The reification of the women’s body
A second issue is that of Muslim women, who hold a special place on the debate on religion due to their use of clothing easily identified with Islam. In a recent report published by the European Network against Racism (ENAR), the Collective against Islamophobia in France (CCIF) explained that an 81.5% of Islamophobic attacks in France targeted Muslim women. They were also the most discriminated when accessing or maintain a job. Furthermore, according to a study published by researcher Pascal Tessemat (University of Lorraine), their chances to be hired were seven times lower when they wore a hijab.
But women aren’t only affected by Islamophobia, the actions and arguments carried out on their behalf also contribute to deprive them from their voices and agency. How can we accuse women of being submitted while speaking on their behalf?
As stated by writer Leïla Slimani in this brilliant intervention: “One can reject the hijab, I understand that, everyone is entitled to their own opinion. But there is a big difference between being against the hijab and attacking the women who wear it. Because doing so puts you at the same level of those who attack women for not wearing it, by calling them prostitutes.
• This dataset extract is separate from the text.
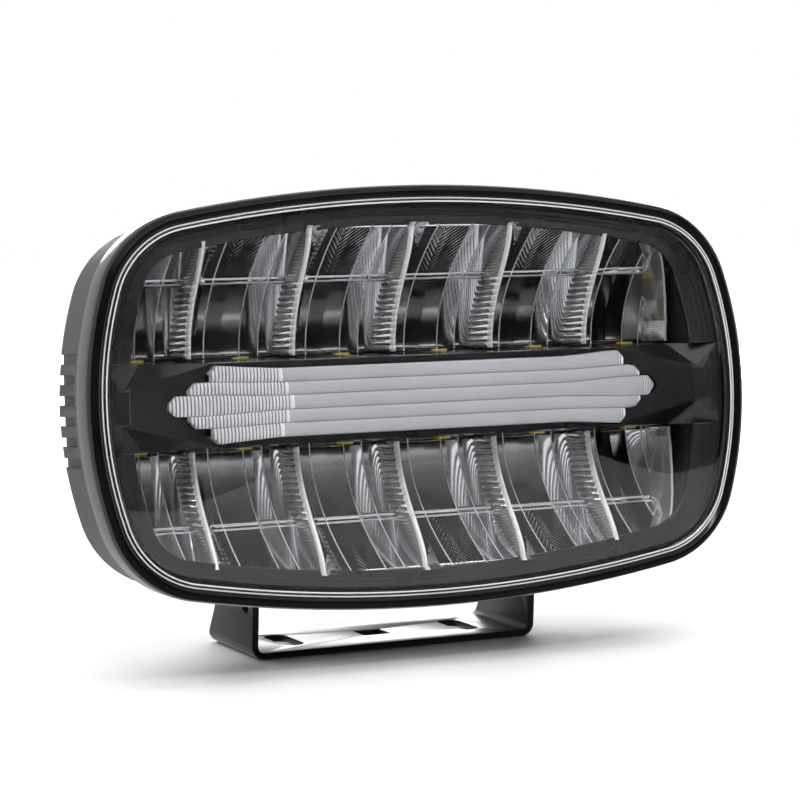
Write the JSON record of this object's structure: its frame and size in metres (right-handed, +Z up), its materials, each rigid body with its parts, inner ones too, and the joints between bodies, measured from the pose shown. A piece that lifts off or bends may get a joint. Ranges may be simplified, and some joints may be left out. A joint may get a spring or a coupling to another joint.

It is a reification of women, and reduces them to what they are wearing or not on their heads”.
The need for new practices
We need to replace this understanding with a positive approach to laicism and multiculturalism, in which Islam is a constitutive element of French society.
The debate surrounding the hijab entails many dangers, the main one, the legitimation of discriminatory practices against Muslim women, understood as submissive beings that cannot stand for themselves. This then leads to general Islamophobia (as, if we attack women for being submissive, then why not attack men for oppressing them?). In recent years, this debate has intensified through the increase of international terrorist attacks on French soil and the establishment of discriminatory connections between Islam and terrorism, which promotes an understanding of Islam as the antithesis of French values.
We need to replace this understanding with a positive approach to laicism and multiculturalism, in which Islam is a constitutive element of French society (Muslims are an 8% of the country’s population). A society where the public space and constitutive values of the Republic are respected without criminalizing religious expressions or legitimating the attack to those wearing religious symbols.